REQUIREMENT:
Only the number is wanted: how many lines hold the word "saved"?

Begin

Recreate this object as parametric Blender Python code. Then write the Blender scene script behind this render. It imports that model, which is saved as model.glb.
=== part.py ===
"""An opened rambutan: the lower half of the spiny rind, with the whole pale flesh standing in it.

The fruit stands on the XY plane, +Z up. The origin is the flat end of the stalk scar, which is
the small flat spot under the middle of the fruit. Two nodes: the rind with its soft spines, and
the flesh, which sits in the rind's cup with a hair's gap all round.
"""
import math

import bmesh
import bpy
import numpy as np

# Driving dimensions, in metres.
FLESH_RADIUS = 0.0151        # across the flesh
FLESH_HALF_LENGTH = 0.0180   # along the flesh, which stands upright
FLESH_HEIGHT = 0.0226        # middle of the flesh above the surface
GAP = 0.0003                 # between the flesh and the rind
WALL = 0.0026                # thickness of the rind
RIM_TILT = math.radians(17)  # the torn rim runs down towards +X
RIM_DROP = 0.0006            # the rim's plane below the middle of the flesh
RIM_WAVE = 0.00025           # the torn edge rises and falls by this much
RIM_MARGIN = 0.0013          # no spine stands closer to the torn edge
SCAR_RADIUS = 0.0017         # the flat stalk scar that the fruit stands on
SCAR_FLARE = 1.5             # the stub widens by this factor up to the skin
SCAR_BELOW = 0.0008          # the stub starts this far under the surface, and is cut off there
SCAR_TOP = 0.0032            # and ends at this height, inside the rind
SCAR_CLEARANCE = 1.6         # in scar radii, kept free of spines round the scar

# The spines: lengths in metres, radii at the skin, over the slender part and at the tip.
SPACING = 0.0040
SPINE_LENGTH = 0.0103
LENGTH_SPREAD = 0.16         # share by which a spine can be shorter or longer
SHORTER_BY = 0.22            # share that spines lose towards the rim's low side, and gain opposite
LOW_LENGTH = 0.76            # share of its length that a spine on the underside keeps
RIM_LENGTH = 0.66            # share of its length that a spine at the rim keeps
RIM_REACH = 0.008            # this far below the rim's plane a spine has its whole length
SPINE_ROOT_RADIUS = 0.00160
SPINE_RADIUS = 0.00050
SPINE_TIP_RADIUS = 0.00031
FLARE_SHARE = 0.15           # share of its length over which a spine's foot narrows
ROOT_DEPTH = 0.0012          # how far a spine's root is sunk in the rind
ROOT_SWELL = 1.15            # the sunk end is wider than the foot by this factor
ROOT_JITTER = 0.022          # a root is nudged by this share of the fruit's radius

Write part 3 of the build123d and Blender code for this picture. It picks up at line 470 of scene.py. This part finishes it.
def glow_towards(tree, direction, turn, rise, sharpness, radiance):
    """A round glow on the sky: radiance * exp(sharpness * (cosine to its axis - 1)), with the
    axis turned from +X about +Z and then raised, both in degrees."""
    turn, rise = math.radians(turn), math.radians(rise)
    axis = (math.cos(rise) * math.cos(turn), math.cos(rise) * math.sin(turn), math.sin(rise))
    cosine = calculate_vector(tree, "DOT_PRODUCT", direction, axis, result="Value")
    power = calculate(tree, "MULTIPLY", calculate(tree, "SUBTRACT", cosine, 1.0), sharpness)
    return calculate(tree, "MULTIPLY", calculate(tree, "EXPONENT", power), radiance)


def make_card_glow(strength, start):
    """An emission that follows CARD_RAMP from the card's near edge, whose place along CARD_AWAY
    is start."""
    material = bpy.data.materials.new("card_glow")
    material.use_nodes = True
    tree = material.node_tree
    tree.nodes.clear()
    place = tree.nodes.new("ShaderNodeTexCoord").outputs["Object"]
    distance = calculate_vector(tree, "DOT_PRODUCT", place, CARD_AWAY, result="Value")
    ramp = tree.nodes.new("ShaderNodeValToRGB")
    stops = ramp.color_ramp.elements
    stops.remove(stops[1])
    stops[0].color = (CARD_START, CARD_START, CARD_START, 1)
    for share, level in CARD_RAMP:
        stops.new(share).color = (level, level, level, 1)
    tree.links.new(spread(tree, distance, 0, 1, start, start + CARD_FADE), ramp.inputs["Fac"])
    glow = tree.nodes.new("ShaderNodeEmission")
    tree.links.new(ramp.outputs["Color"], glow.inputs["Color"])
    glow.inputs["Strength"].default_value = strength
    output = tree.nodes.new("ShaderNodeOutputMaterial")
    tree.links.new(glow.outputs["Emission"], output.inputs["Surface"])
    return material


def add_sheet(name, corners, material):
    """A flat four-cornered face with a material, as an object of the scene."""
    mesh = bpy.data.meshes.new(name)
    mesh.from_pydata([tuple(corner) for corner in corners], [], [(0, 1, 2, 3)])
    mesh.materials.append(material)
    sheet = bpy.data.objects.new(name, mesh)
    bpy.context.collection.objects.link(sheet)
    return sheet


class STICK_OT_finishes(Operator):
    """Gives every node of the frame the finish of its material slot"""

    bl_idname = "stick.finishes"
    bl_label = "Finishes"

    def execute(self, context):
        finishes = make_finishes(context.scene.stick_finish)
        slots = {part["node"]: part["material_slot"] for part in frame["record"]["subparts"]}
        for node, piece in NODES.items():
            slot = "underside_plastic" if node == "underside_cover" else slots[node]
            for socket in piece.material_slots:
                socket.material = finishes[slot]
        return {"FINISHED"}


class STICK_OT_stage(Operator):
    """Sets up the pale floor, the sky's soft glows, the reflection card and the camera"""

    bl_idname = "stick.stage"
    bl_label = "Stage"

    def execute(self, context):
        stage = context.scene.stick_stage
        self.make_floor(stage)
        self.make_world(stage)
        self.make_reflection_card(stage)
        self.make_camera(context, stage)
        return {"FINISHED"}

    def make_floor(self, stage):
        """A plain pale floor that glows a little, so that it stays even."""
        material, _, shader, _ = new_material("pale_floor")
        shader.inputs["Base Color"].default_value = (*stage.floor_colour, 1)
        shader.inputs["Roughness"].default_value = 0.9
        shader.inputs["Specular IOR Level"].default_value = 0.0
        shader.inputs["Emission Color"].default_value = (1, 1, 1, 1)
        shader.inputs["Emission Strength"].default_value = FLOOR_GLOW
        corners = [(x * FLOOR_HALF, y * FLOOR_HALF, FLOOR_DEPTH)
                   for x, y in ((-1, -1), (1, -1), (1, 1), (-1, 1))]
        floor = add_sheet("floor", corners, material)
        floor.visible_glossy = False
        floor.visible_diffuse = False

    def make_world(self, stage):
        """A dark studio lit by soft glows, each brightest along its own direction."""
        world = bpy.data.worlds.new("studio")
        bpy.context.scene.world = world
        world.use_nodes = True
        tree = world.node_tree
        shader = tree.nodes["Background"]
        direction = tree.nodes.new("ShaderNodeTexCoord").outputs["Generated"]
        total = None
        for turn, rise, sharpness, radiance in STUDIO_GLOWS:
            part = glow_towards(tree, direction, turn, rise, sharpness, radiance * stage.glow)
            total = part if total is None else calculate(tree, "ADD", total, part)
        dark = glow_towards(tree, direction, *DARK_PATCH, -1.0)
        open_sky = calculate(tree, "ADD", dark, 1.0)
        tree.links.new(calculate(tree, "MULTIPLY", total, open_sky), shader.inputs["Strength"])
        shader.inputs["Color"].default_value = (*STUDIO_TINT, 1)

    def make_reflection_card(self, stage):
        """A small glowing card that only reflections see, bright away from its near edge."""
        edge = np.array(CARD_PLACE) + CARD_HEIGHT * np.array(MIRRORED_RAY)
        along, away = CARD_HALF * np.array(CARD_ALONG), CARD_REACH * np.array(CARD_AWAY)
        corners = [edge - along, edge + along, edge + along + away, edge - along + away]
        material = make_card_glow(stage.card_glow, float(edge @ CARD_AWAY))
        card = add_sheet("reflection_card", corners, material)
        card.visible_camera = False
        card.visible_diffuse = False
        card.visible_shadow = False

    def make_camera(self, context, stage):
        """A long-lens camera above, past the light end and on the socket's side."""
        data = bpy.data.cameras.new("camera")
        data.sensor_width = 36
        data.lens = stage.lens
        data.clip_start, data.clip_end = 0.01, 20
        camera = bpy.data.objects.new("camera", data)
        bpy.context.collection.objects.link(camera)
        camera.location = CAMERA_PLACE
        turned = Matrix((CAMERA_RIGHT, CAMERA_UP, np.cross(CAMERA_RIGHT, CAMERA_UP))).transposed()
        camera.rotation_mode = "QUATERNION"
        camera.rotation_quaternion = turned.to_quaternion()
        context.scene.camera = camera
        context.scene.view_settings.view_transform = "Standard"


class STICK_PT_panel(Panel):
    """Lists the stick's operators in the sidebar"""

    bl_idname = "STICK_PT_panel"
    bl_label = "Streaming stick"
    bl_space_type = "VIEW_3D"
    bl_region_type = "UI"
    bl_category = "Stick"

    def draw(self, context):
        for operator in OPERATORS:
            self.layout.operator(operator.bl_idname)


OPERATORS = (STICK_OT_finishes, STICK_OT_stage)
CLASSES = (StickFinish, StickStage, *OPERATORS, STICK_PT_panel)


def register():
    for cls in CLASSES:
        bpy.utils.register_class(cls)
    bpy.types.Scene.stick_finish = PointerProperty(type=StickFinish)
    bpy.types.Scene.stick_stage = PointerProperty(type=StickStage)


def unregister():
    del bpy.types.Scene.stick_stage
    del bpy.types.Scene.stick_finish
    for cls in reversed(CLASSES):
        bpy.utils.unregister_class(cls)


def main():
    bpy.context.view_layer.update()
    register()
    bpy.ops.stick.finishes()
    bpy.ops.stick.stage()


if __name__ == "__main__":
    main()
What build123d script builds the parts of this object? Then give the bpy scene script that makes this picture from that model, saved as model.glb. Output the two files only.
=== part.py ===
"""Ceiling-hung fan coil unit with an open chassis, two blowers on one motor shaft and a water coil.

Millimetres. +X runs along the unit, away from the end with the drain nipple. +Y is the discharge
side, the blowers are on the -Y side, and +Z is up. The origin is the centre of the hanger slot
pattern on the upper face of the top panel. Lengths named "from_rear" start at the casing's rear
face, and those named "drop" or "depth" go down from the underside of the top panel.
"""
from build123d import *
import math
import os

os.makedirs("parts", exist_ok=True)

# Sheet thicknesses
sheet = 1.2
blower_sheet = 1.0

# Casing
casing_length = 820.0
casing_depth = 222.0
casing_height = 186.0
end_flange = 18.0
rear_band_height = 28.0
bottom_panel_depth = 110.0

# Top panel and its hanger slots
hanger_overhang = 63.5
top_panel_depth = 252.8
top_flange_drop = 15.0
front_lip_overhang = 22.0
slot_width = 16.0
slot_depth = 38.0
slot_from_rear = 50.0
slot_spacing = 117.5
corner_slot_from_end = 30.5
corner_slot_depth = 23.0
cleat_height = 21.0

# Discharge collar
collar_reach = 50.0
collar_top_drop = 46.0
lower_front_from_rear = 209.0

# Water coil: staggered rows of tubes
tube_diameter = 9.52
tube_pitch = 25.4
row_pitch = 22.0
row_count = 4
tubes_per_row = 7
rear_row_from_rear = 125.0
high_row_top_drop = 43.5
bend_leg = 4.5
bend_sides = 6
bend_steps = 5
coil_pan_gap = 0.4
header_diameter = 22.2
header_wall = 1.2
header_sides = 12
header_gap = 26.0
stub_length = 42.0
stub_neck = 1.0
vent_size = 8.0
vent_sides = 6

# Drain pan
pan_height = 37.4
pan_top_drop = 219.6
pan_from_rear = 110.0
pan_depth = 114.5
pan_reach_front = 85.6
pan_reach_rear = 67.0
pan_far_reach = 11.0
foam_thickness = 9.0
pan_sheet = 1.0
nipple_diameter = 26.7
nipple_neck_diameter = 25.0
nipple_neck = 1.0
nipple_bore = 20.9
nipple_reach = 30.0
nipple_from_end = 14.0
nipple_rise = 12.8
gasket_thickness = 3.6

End

OUTPUT OF THE TASK:
2